そのうち『ハチワンダイバー』がペンクラブ大賞を獲り、昨年は『りゅうおうのおしごと!』までもが賞を獲り、私たちは落胆しました。
これは将棋の場面が薄いのかと、29日発売の13巻では、将棋の場面ばかりです。今回はありがとうございました」
羽海野チカ氏のよろこびようは大変なものだったというが、昨年の白鳥士郎氏を見るまでもなく、ペンクラブ大賞受賞の誉れは、ほかの賞とは一味違うのかもしれない。
ここで記念撮影。室内の照明が弱いので、受賞者がちょっと見えづらい。
続いて、白鳥士郎氏の祝電が読まれた。
続いて、最終選考委員の西上心太氏(文芸評論家)による乾杯である。ボーイ氏が白ワインだかシャンパンだかを配って回る。生ビールでないとは珍しい。
「昨年神谷さん(八段)から、開演から乾杯まで30分以内で済ませるようにと言われたんですが、どうだったでしょうか」
時計を見ると7時01分で、まずまずというところか。
西上氏は所感をさらっと述べて、
「乾杯!」

私にはアルコールの種類が分からなかったが、美味かった。
なお今回は、もうひとりの最終選考委員・所司和晴七段の姿がなかった。所用であろう。
しばし歓談タイムである。Tod氏となんとなくニヤニヤしていると、渡部愛女流初段が挨拶にきてくれた。今宵も一段と美しい。本来ならこちらから出向かねばいけないのに、恐縮である。
「渡部先生、昨日はLPSA麹町サロンに1席空きがあったから行こうと思ったんですけど、午後に見たら塞がってしまいました」
「あー、そうだったんですか?」
まあ実際は空きがあっても窺うのは難しかったのだが、ここで貸しを作ったように錯覚させるのがテクニックである。
「ボクはプレゼントを渡しましたよ」
とTod氏。
聞けばTod氏は14日のLPSA麹町サロンin DIS・渡部女流初段の回に参戦し、渡部女流初段が前日の対局で石高澄恵女流二段に勝利したことから、ご褒美にプレゼントを贈ったという。
公式戦の勝利がプレセントの理由になるのか、という議論はあるが、Tod氏のように、プレゼントを渡したければ渡せばいいのだ。こういう機転が私には利かない。
「何言ってるんですか大沢さん、大沢さんだって社団戦で愛ちゃんに豪勢なプレゼントを渡してるじゃないですか」
「……」
それにしてもTod氏は自由人なのに、カネの遣い方がのびやかだ。困窮感や悲壮感がないのがスゴイ。
LPSAは17日と18日もイベントがあり、18日は渡部女流初段もペア将棋に出場する。筋金入りの愛ファンなら、けっこう頻繁に会える勘定である。

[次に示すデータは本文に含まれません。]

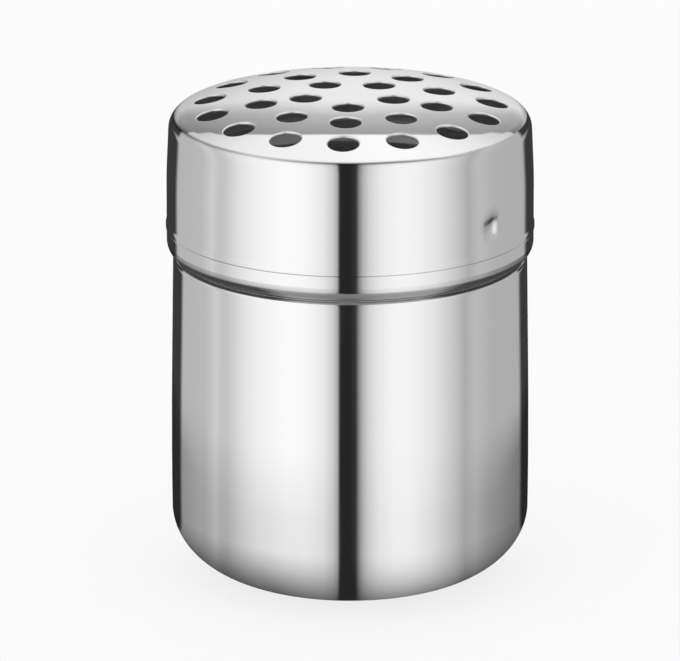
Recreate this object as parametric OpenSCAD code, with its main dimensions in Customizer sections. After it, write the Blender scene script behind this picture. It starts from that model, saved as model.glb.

渡部女流初段ともっといちゃついていたかったが、幹事氏がきて、渡部女流初段を指導対局の席に連れていってしまった。
上野裕和五段がいらしたので、挨拶をさせていただく。
「先生、今回の会報では、自戦記を書かせていただきました」
私は5月の関東交流会で上野五段に教わった将棋を投稿し、めでたく秋号に掲載されたのである。この将棋は勝っても負けても投稿するつもりだったが、幸い勝つことができた。無職ゆえ執筆に時間を掛けられただけあり、こちらもまあまあうまくまとめられたと思う。
「あの将棋は序盤から失敗しちゃいまして」
「いえいえいえいえ、先生、また大野教室にも指導に来てくださいよオ」
「はあそれは構いませんが、今は日曜日が毎週塞がっていまして…」
聞けば上野五段は、瀬川晶司五段とテレコで日曜教室をやっているのだが、このところ瀬川五段が映画制作の監修で忙しく、上野五段が日曜日をひとりで担当しているのだという。
ともあれ上野五段との次の対局を楽しみにしたい。
食事を摂りに行く。こういうところの料理はみな同じ味に思えるのだが、ここのそれはなかなかうまい。
来場の棋士のスピーチとなった。
司会進行・長田衛氏の指名で、まずは上野五段が呼ばれる。
「私は今回、羽海野先生のお祝いにきました。先生のマンガを読むと、なぜこんなに棋士の気持ちが分かるのだろう、と不思議に思います。
実は、私の結婚に羽海野先生が大きく関わっています」
けっこうな重大発言が飛び出したので、私たちは注目した。